The FBI has reopened its investigation into Hillary Clinton’s use of a private server while secretary of state after discovering new emails, in a stunning turn of events just days before the presidential election.
FBI Director James Comey wrote in a letter to top members of Congress Friday that the bureau has “learned of the existence of emails that appear to be pertinent to the investigation.”Comey did not detail those emails, saying only that they surfaced “in connection with an unrelated case.”
He told lawmakers the investigative team briefed him on the information a day earlier, “and I agreed that the FBI should take appropriate investigative steps designed to allow investigators to review these emails to determine whether they contain classified information, as well as to assess their importance to our investigation.”
He said the FBI could not yet assess whether the new material is significant and he could not predict how long it will take to complete “this additional work.”The move comes after Comey and the Justice Department decided in July not to pursue charges over Clinton's email practices, saying at the time that the investigation was finished.
Comey has since come under criticism from Donald Trump, lawmakers and others who claim the investigation downplayed the mishandling of classified information during Clinton's tenure.
Trump, speaking to cheering supporters Friday afternoon in Manchester, N.H., praised the FBI for having the “courage” to “right the horrible mistake that they made” – saying he hopes that is “corrected.”
“Hillary Clinton’s corruption is on a scale we have never seen before,” Trump said. “We must not let her take her criminal scheme into the Oval Office.”
In a nod to the significance of the FBI’s announcement, Trump quipped: “The rest of my speech is going to be so boring.”
Other GOP lawmakers also weighed in.
“The FBI’s decision to reopen its investigation into Secretary Clinton reinforces what the House Judiciary Committee has been saying for months: the more we learn about Secretary Clinton’s use of a private email server, the clearer it becomes that she and her associates committed wrongdoing and jeopardized national security," House Judiciary Committee Chairman Bob Goodlatte, R-Va., said in a statement.
“Now that the FBI has reopened the matter, it must conduct the investigation with impartiality and thoroughness. The American people deserve no less and no one should be above the law.”
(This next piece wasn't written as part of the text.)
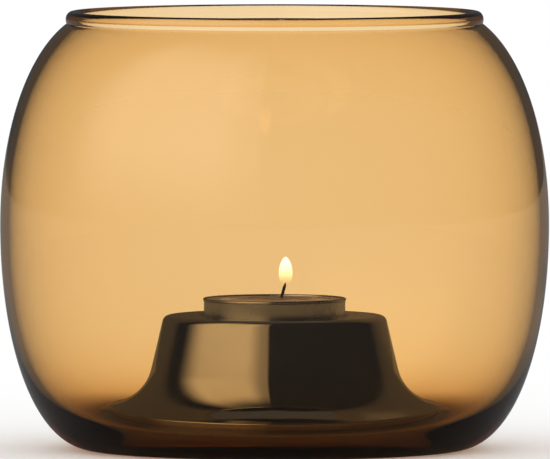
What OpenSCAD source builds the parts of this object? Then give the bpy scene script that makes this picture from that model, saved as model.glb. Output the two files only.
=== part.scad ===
// Tealight holder: a blown glass bowl with a loose polished steel insert
// that carries a tealight. Millimetres, +Z up, origin at the centre of the
// underside. Every piece is turned around Z, apart from the leaning wick.

/* [Bowl] */
// Widest diameter of the bowl
bowl_d = 144; // [136:1:152]
// Height of the bowl, foot to rim
bowl_h = 115; // [110:1:120]
// Height at which the bowl is widest
widest_z = 59; // [52:1:62]
// Diameter of the flat foot
foot_d = 95; // [90:1:98]
// Outer diameter of the lip
lip_d = 109.6; // [108:0.2:112]
// Clear diameter of the mouth
mouth_d = 102.8; // [100:0.2:104]
// Thickness of the wall at its widest
wall = 2.2; // [1.8:0.1:3]
// Thickness of the base, up to the inner floor
base_t = 5; // [3:0.5:6]

/* [Insert] */
// Height of the steel insert
insert_h = 30; // [28:1:36]
// Diameter of its flange
flange_d = 87.6; // [84:0.2:90]
// Angle of the skirt from upright
skirt_angle = 12.5; // [9:0.5:14]
// Radius of the flare between skirt and flange
flare_r = 16; // [14:0.5:17]
// Thickness of the steel
sheet = 1.2; // [0.8:0.1:1.5]

/* [Tealight] */
// Diameter of the tealight cup over its rim
cup_d = 37.6; // [36:0.2:38.4]
// Height of the cup
cup_h = 16; // [14:0.5:17]
// How far the cup stands above the insert
cup_proud = 4.7; // [3:0.1:6]
// Thickness of the wick
wick_d = 0.9; // [0.7:0.1:1.4]
// How far the wick leans over on its way up
wick_lean = 17; // [5:1:25]

/* [Hidden] */
$fn = 96;

// Bowl
bowl_r = bowl_d / 2;
foot_r = foot_d / 2;
lip_r = lip_d / 2;
mouth_r = mouth_d / 2;
lip_half = 2.1;          // half the height of the lip, which is an oval bead
lip_from = -28;          // where the bead starts, in degrees around its middle
lip_to = 215;            // where it ends on the inside
neck_drop = 3.2;         // depth of the neck under the bead, outside
neck_in = 0.25;          // how far the neck is drawn in
ledge_drop = 4.6;        // depth at which the inner wall starts under the bead
side_pull = 32;          // how long the side stays upright below its widest
foot_pull = 15.5;        // how far the foot runs out before it turns up
shoulder_pull = 24.5;    // how long the side stays upright above its widest
lip_pull = 13;           // how far the shoulder runs straight below the lip
shoulder_angle = 53;     // slope of the shoulder under the lip, from upright
floor_r = 46.5;          // flat part of the inner floor
floor_pull = 13.5;       // how far the inner floor runs out before it turns up
inner_pull = 34;         // how long the inside stays upright below its widest
ledge_w = 1;             // how far the inner wall starts outside the mouth
punt_r = 39;             // hollow under the base, which leaves a foot ring
punt_h = 1.2;
curve_steps = 22;

// Insert
flange_r = flange_d / 2;
flange_slope = 17;       // fall of the flange at its edge
flange_lip = 2.4;        // down-turned edge that stands on the glass
flange_edge = 0.5;       // rounding over that edge
shoulder_r = 2;          // rounding between the skirt and the top
pocket_edge = 1;         // rounding into the tealight's pocket
pocket_gap = 0.7;        // play around the cup
cup_r = cup_d / 2;
pocket_r = cup_r + pocket_gap;
pocket_floor = insert_h + cup_proud - cup_h;
insert_z = base_t;

// Tealight
cup_z = insert_z + pocket_floor;
cup_wall = 0.3;
cup_bead = 0.45;         // radius of the rolled rim
cup_step = 0.25;         // how far the rim stands out from the side
cup_corner = 1.2;
wax_edge = 1.1;          // how far the wax stays below the rim at its edge
wax_dome = 1.3;          // rise of the wax from edge to middle
tab_d = 14;
tab_t = 0.3;
neck_d = 2.4;
neck_h = 3;
wick_z = cup_wall + tab_t;
wick_top = 20;           // height of the wick's tip above the cup's underside
wick_bend = (wick_top - wick_z) / sin(wick_lean);

// A point of a cubic curve with the four control points p
function bezier(p, t) =
    pow(1 - t, 3) * p[0] + 3 * pow(1 - t, 2) * t * p[1]
    + 3 * (1 - t) * t * t * p[2] + pow(t, 3) * p[3];

// The curve's points after its first one
function curve(p) = [for (i = [1:curve_steps]) bezier(p, i / curve_steps)];

// Points along an arc around c, from angle a to angle b
function arc(c, r, a, b, n = 12) =
    [for (i = [0:n]) c + r * [cos(a + (b - a) * i / n), sin(a + (b - a) * i / n)]];

// Points along an oval with half width a and half height b around c
function oval(c, a, b, start, end, n) =
    [for (i = [0:n]) let (t = start + (end - start) * i / n) c + [a * cos(t), b * sin(t)]];

module turned(points) {
    rotate_extrude($fn = 96) polygon(points);
}

// The bowl's outline runs up its outside, over the lip and down its inside.
module glass_bowl() {
    shoulder_end = [lip_r - neck_in, bowl_h - neck_drop];
    down = [sin(shoulder_angle), -cos(shoulder_angle)];
    ledge_end = [mouth_r + ledge_w, bowl_h - ledge_drop];
    lip_w = (lip_r - mouth_r) / 2;
    inner_r = bowl_r - wall;
    punt_sphere = (punt_r * punt_r + punt_h * punt_h) / (2 * punt_h);
    punt_angle = asin(punt_r / punt_sphere);
    outside = concat(
        [[foot_r, 0]],
        curve([[foot_r, 0], [foot_r + foot_pull, 0],
               [bowl_r, widest_z - side_pull], [bowl_r, widest_z]]),
        curve([[bowl_r, widest_z], [bowl_r, widest_z + shoulder_pull],
               shoulder_end + lip_pull * down, shoulder_end]));
    lip = oval([mouth_r + lip_w, bowl_h - lip_half], lip_w, lip_half, lip_from, lip_to, 24);
    inside = concat(
        [ledge_end],
        curve([ledge_end, ledge_end + lip_pull * down,
               [inner_r, widest_z + shoulder_pull], [inner_r, widest_z]]),
        curve([[inner_r, widest_z], [inner_r, widest_z - inner_pull],
               [floor_r + floor_pull, base_t], [floor_r, base_t]]));
    underside = arc([0, punt_h - punt_sphere], punt_sphere, 90, 90 - punt_angle, 8);
    color([0.87, 0.62, 0.27, 0.5])
        turned(concat(outside, lip, inside, [[0, base_t]], underside));
}

// A pressed steel hat with a pocket in its crown and a flared flange. The
// flare's centre lies outside the steel, so both faces share their centres.
module steel_insert() {
    edge_c = [flange_r - flange_edge, flange_lip];
    tilt = 90 - flange_slope;
    flare_c = edge_c + (flange_edge + flare_r) * [cos(tilt), sin(tilt)];
    skirt_start = flare_c - flare_r * [cos(skirt_angle), sin(skirt_angle)];
    shoulder_z = insert_h - shoulder_r;
    shoulder_x = skirt_start.x - (shoulder_z - skirt_start.y) * tan(skirt_angle)
                 - shoulder_r / cos(skirt_angle);
    shoulder_c = [shoulder_x, shoulder_z];
    flare_step = (tilt - skirt_angle) / 16;
    inner_tilt = acos((flare_c.x - flange_r + sheet) / (flare_r + sheet));
    outside = concat(
        [[flange_r, 0]],
        arc(edge_c, flange_edge, 0, tilt, 5),
        arc(flare_c, -flare_r, tilt - flare_step, skirt_angle, 16),
        arc(shoulder_c, shoulder_r, skirt_angle, 90, 8));
    pocket = concat(
        arc([pocket_r + pocket_edge, insert_h - pocket_edge], pocket_edge, 90, 180, 6),
        [[pocket_r, pocket_floor], [0, pocket_floor], [0, pocket_floor - sheet],
         [pocket_r + sheet, pocket_floor - sheet],
         [pocket_r + sheet, insert_h - sheet]]);
    inside = concat(
        arc(shoulder_c, shoulder_r - sheet, 90, skirt_angle, 6),
        arc(flare_c, -flare_r - sheet, skirt_angle, inner_tilt, 16),
        [[flange_r - sheet, 0]]);
    color([0.72, 0.72, 0.72])
        translate([0, 0, insert_z]) turned(concat(outside, pocket, inside));
}

// A thin drawn cup with a rounded bottom corner and a rolled rim.
module tealight_cup() {
    side_r = cup_r - cup_step;
    bead_x = cup_r - cup_bead;
    from = -acos((side_r - bead_x) / cup_bead);
    to = 360 - acos((side_r - cup_wall - bead_x) / cup_bead);
    outside = arc([side_r - cup_corner, cup_corner], cup_corner, -90, 0, 8);
    bead = arc([bead_x, cup_h - cup_bead], cup_bead, from, to, 20);
    inside = arc([side_r - cup_corner, cup_corner], cup_corner - cup_wall, 0, -90, 8);
    color([0.78, 0.78, 0.8])
        translate([0, 0, cup_z])
            turned(concat([[0, 0]], outside, bead, inside, [[0, cup_wall]]));
}

// The wax fills the cup around the tab and the wick and is slightly domed.
module tealight_wax() {
    wax_r = cup_r - cup_step - cup_wall;
    edge_z = cup_h - wax_edge;
    dome_r = (wax_r * wax_r + wax_dome * wax_dome) / (2 * wax_dome);
    dome_angle = asin(wax_r / dome_r);
    corner = arc([cup_r - cup_step - cup_corner, cup_corner],
                 cup_corner - cup_wall, -90, 0, 8);
    dome = arc([0, edge_z + wax_dome - dome_r], dome_r, 90 - dome_angle, 90, 10);
    color([0.9, 0.86, 0.8])
        difference() {
            translate([0, 0, cup_z])
                turned(concat([[0, cup_wall]], corner, dome));
            tab_body();
            wick_rod(1);
        }
}

// The disc and neck that hold the wick upright on the cup's floor.
module tab_body() {
    translate([0, 0, cup_z + cup_wall]) {
        cylinder(d = tab_d, h = tab_t);
        cylinder(d = neck_d, h = neck_h);
    }
}

module wick_tab() {
    color([0.7, 0.7, 0.72])
        difference() {
            tab_body();
            wick_rod(1);
        }
}

// A rod bent to one side on a large circle, upright where it leaves the tab.
// extra lengthens it, so that a hole cut with it runs right through.
module wick_rod(extra = 0) {
    translate([wick_bend, 0, cup_z + wick_z])
        rotate([90, 0, 180])
            rotate_extrude(angle = wick_lean + extra, $fn = 360)
                translate([wick_bend, 0]) circle(d = wick_d, $fn = 24);
}

module wick() {
    color([0.2, 0.14, 0.1]) wick_rod();
}

glass_bowl();
steel_insert();
tealight_cup();
tealight_wax();
wick_tab();
wick();
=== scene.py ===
"""The looks of the tealight holder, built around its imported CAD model.

The camera looks along +Y. Sizes are given in millimetres and scaled by MM, and every outline is a
list of (radius, height) pairs that is turned around Z.
"""
import math

import bmesh
import bpy
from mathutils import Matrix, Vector, noise

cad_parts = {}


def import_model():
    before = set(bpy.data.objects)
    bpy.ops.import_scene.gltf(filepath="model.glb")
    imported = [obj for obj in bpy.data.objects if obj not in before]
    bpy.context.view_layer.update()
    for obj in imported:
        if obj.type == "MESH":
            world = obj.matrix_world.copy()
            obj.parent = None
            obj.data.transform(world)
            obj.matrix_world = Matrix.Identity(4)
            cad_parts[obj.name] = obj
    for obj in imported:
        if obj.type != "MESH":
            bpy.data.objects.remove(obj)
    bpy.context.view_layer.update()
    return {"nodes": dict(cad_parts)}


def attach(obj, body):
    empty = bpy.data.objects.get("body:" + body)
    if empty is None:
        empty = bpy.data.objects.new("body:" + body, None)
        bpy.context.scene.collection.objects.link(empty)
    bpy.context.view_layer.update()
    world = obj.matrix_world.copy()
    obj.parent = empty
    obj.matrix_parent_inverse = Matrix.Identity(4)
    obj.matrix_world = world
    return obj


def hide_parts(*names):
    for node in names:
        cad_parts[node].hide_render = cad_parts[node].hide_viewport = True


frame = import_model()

MM = 0.001

# Bowl, with the lip an oval bead
BOWL_R, BOWL_H, WIDEST_Z = 72, 115, 59
FOOT_R, LIP_R, MOUTH_R = 47.5, 54.8, 51.4
WALL, BASE_T = 2.2, 5
LIP_HALF, LIP_FROM, LIP_TO = 2.1, math.radians(-28), math.radians(215)
NECK_DROP, NECK_IN, LEDGE_DROP, LEDGE_W = 3.2, 0.25, 4.6, 1
SIDE_PULL, FOOT_PULL, SHOULDER_PULL, LIP_PULL = 32, 15.5, 24.5, 13
SHOULDER_ANGLE = math.radians(53)
FLOOR_R, FLOOR_PULL, INNER_PULL = 46.5, 13.5, 34
PUNT_R, PUNT_H = 39, 1.2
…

Republican National Committee Chairman Reince Priebus said the discovery must be “serious” for the bureau to investigate this close to the election.
Clinton did not respond to questions from reporters about the development as she landed in Cedar Rapids, Iowa.
The development comes 11 days before the general election, and is the latest shockwave to hit the race. Clinton had been gaining in the polls over Trump in the wake of the release of footage showing Trump talking about groping women and subsequent allegations of sexual assault and harassment against him.
However, daily revelations from hacked Clinton campaign emails obtained by WikiLeaks have become a headache for the Democrat's campaign. The resumption of the FBI probe poses a potentially bigger problem.
Ron Hosko, former assistant director of the FBI, told Fox News in a telephone interview that retired FBI officials were "livid" at Comey over the fact that charges were not brought against Clinton in round one of the investigation.
"He lit her on fire and then walked away," Hosko said of Comey holding a news conference laying out Clinton's mishandling of classified information but then not pressing criminal charges.
Hosko said he still defends Comey for not pressing charges because the FBI always has to make a decision "based on what they have" at the time. Hosko said he thinks agents were probing a separate matter and found emails that made them say, "Oh my God look at what we have."
House Speaker Paul Ryan called the FBI decision "long overdue."